# Data lines start

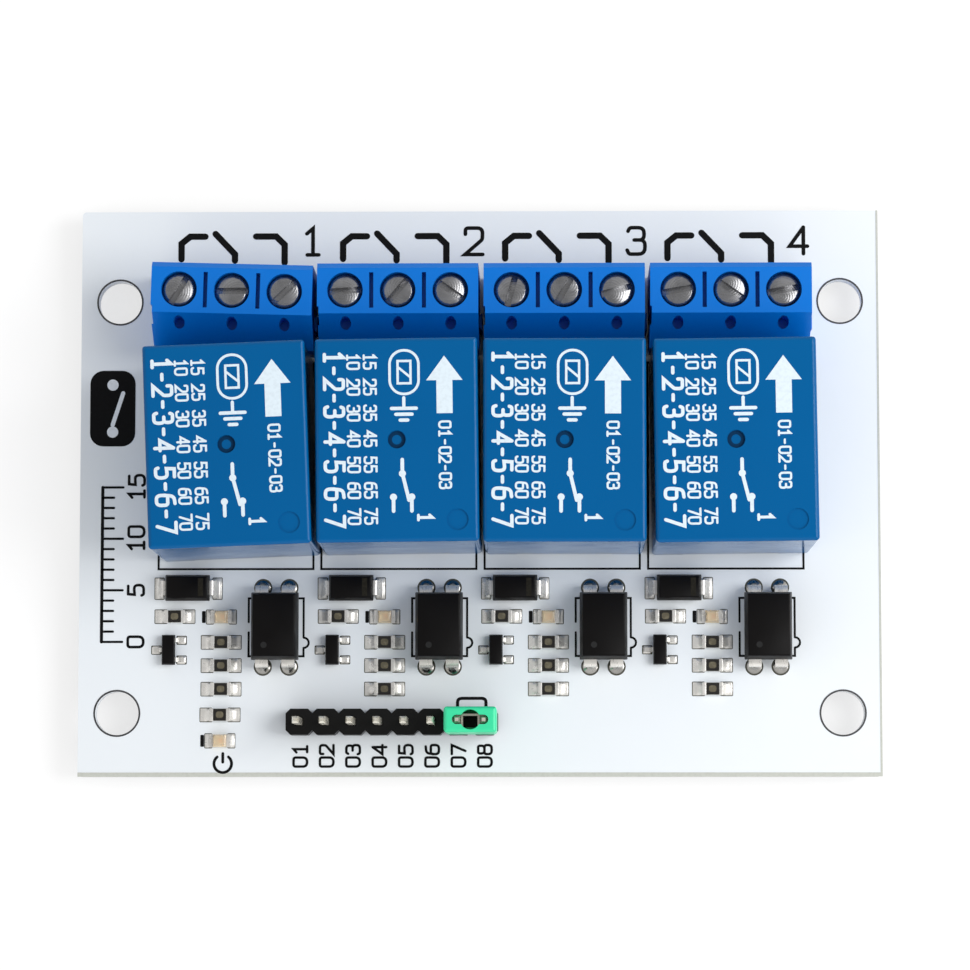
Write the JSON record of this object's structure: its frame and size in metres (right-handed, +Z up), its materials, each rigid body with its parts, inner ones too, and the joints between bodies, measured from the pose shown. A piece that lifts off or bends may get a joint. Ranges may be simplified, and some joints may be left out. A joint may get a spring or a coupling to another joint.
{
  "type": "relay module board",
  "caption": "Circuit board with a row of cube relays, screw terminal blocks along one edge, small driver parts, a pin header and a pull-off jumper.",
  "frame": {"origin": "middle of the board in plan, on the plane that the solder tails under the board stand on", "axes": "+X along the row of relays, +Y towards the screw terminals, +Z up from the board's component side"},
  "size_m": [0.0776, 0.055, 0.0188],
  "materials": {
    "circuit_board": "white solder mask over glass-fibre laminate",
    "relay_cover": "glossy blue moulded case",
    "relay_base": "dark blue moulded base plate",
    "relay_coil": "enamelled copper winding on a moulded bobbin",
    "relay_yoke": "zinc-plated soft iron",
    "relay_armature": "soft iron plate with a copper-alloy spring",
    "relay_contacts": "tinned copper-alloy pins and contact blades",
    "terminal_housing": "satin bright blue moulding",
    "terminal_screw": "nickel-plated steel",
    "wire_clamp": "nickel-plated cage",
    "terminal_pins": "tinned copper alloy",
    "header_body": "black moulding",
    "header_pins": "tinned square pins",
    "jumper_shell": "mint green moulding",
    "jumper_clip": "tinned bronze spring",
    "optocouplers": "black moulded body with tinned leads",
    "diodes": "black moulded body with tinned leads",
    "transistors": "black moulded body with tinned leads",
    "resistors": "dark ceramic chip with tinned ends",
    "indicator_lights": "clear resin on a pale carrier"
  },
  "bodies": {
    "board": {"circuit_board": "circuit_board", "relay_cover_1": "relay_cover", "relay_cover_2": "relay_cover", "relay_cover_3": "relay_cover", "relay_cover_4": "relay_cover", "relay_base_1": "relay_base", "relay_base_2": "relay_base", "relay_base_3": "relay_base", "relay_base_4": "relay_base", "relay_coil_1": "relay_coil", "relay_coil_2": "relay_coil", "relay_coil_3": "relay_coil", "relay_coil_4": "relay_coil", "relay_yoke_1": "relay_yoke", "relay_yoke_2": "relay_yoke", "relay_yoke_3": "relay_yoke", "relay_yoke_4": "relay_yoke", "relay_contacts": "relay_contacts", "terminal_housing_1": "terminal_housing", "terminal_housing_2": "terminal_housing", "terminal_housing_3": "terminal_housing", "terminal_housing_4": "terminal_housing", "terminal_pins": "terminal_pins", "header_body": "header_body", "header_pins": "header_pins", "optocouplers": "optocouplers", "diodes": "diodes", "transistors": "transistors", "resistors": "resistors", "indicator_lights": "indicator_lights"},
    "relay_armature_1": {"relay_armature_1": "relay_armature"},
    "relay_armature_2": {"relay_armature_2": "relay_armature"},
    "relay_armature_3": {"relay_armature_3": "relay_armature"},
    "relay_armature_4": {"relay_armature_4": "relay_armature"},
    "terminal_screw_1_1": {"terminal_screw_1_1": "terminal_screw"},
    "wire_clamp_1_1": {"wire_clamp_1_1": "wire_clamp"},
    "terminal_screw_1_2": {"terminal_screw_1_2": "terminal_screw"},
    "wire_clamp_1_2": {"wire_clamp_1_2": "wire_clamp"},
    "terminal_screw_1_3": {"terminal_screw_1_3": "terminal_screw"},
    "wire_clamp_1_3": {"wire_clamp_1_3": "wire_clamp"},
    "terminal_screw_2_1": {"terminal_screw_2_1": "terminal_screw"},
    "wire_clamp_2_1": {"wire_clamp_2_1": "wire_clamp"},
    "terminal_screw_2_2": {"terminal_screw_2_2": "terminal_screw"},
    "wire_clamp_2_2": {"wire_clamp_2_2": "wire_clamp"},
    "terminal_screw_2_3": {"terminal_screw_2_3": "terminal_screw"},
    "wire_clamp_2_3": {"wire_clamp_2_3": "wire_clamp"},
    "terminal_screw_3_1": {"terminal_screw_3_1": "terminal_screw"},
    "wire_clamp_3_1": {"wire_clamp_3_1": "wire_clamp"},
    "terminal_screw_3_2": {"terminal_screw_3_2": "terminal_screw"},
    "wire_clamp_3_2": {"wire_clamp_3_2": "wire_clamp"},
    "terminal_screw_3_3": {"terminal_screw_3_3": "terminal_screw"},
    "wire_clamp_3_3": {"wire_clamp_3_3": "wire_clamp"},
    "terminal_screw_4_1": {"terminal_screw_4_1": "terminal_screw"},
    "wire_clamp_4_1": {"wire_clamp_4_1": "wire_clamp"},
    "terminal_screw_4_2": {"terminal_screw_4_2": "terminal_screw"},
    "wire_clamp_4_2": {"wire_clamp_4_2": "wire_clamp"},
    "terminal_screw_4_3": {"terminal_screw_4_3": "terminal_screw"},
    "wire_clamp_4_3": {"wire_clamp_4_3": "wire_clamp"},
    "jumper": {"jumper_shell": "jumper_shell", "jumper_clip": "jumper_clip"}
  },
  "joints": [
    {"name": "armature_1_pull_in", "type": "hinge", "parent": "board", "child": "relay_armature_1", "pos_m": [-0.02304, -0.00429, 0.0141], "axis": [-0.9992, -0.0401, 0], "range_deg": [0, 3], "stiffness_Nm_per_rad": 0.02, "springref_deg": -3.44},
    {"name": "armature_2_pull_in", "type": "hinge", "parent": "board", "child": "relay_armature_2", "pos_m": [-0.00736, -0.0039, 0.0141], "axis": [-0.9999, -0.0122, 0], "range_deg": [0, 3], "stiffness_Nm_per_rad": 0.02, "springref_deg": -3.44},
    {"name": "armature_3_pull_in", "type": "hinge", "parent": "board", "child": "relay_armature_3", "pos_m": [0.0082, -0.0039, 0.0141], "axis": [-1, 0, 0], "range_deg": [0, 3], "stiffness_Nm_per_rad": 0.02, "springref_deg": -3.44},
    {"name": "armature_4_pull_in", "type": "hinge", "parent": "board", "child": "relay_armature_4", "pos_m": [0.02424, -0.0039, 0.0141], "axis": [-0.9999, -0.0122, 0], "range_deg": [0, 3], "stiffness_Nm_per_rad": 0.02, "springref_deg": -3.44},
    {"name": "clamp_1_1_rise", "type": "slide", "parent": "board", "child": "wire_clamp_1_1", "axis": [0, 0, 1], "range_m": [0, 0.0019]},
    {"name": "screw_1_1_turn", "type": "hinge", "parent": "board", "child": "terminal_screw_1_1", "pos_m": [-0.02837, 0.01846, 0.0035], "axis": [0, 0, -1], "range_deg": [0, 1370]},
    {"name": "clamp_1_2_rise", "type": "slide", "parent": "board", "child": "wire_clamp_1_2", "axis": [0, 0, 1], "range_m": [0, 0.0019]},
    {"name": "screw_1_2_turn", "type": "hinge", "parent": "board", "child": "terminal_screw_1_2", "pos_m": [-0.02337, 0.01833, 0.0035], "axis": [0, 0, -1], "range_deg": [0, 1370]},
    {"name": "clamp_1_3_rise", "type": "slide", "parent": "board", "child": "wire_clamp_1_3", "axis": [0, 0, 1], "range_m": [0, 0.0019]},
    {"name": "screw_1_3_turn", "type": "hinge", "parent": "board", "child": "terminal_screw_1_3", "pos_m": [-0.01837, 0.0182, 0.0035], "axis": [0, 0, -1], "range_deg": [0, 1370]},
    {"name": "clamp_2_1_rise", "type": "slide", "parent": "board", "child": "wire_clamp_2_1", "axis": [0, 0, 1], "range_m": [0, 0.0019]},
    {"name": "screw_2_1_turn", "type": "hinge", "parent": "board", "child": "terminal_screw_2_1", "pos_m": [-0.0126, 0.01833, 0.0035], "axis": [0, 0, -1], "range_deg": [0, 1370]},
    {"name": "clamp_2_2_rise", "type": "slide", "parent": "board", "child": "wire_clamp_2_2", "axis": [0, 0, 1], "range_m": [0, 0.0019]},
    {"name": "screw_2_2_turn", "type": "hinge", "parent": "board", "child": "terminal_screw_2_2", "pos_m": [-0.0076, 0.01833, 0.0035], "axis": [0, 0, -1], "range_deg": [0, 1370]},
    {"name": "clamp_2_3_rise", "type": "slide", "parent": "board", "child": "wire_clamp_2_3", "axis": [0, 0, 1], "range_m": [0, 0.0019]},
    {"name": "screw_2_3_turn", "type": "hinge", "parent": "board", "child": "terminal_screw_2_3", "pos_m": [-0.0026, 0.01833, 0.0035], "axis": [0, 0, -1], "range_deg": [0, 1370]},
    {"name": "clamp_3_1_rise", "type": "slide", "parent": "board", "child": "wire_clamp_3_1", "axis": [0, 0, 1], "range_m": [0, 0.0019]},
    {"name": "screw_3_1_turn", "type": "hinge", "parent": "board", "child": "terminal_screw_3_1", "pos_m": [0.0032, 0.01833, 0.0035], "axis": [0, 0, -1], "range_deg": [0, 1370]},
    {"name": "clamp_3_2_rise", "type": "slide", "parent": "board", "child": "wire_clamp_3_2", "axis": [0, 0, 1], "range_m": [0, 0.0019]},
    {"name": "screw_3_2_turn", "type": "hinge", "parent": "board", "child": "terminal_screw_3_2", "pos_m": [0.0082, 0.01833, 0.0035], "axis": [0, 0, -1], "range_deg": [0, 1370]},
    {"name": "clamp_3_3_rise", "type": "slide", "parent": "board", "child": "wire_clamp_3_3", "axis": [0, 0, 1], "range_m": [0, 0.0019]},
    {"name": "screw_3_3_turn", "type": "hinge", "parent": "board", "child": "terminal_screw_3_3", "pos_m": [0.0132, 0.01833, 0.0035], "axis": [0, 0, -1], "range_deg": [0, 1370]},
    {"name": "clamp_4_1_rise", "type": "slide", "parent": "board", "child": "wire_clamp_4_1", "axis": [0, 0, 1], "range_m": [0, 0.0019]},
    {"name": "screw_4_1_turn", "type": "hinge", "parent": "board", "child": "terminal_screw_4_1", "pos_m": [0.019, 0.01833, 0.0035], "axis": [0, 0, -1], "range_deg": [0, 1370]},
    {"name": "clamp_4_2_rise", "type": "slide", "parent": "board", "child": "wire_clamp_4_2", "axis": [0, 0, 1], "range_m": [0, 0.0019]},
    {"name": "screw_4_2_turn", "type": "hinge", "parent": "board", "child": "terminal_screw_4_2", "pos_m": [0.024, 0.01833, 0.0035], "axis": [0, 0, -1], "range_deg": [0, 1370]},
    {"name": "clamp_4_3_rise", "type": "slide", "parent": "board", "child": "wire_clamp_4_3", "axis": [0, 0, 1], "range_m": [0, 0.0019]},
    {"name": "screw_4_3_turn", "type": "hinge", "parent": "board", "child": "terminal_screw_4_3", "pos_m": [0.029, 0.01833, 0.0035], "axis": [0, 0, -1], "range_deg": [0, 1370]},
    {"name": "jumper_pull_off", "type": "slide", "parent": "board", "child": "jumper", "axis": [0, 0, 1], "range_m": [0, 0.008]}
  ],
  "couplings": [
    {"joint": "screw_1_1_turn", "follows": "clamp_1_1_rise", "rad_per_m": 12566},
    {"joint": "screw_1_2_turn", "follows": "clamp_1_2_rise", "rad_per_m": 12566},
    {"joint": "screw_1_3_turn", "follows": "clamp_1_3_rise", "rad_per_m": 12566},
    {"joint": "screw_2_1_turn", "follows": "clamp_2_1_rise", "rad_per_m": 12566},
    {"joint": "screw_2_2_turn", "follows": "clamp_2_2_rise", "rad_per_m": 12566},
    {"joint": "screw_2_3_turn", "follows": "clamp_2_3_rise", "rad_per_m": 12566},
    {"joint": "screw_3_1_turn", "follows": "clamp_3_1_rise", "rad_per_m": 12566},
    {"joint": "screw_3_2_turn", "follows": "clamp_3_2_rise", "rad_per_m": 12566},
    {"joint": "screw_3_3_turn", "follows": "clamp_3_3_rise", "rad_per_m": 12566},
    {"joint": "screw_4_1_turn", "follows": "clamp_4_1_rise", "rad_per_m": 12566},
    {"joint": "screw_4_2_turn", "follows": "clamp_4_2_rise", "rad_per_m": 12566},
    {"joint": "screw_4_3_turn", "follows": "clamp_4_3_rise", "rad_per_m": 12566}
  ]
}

# Data lines end

**Request:** Scan the material above for the string "joints" and return the lines that hold it.

**Solution to the exercise:**
Write the JSON record of this object's structure: its frame and size in metres (right-handed, +Z up), its materials, each rigid body with its parts, inner ones too, and the joints between bodies, measured from the pose shown. A piece that lifts off or bends may get a joint. Ranges may be simplified, and some joints may be left out. A joint may get a spring or a coupling to another joint.
  "joints": [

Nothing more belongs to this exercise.